I didn’t think that was a great idea but I socialized it anyway. At our next quarterly leadership meeting we placed our top four hundred employees at sixty round tables in groups of six or seven. They received a small card with this question to debate: Should we spend more money, less money, or no money on kids’ content? There was a tsunami of support for investing in kids’ content. One director who is also a mom got up onstage and passionately declared, “Before working here I subscribed to Netflix exclusively so my daughter could watch Dora the Explorer. I care a lot more about what my kids watch than what I watch myself.” A father came up and announced, “Before coming to Netflix I only subscribed because I could trust the content for my children.” He explained why: “On Netflix there’s no advertisements like on cable and no dangerous rabbit holes for my son to fall down like when he surfs on YouTube. But if he hadn’t been crazy about what Netflix was offering, he’d have stopped watching and we’d have canceled the subscription.” One after another our employees were stepping onto that stage and telling me I was wrong. They believed kids shows were critical to our customer base.
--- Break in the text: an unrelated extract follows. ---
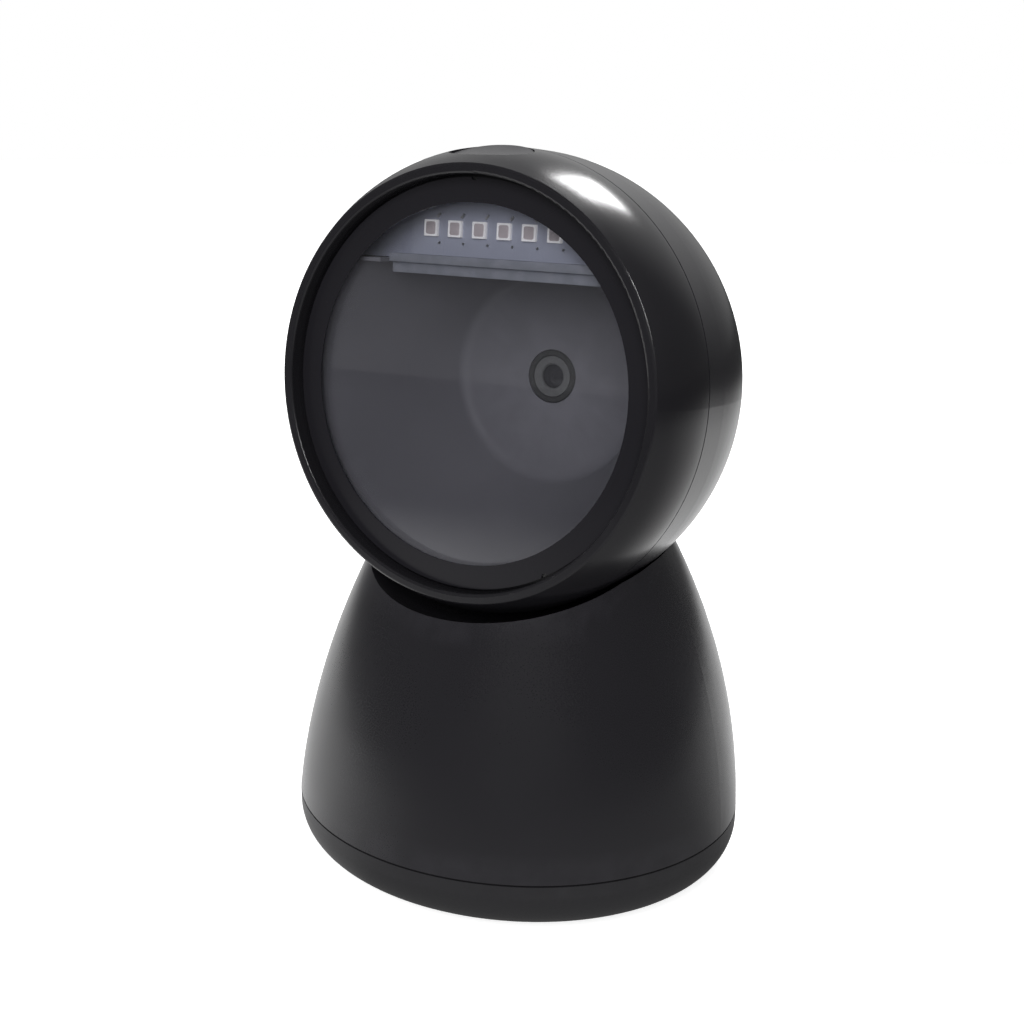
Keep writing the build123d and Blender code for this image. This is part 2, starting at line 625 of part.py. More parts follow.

Within six months we’d hired a new VP of kids and family programming from DreamWorks and started making our own animated features. After two years we’d tripled our kids’ slate, and in 2018 we were nominated for three Emmys for our original kids shows Alexa and Katie, Fuller House, and A Series of Unfortunate Events. To date, we’ve won over a dozen Daytime Emmys for children’s programs like The Mr. Peabody and Sherman Show and Trollhunters: Tales of Arcadia, from Guillermo Del Toro. If I hadn’t taken the time to socialize the idea, none of this could have happened.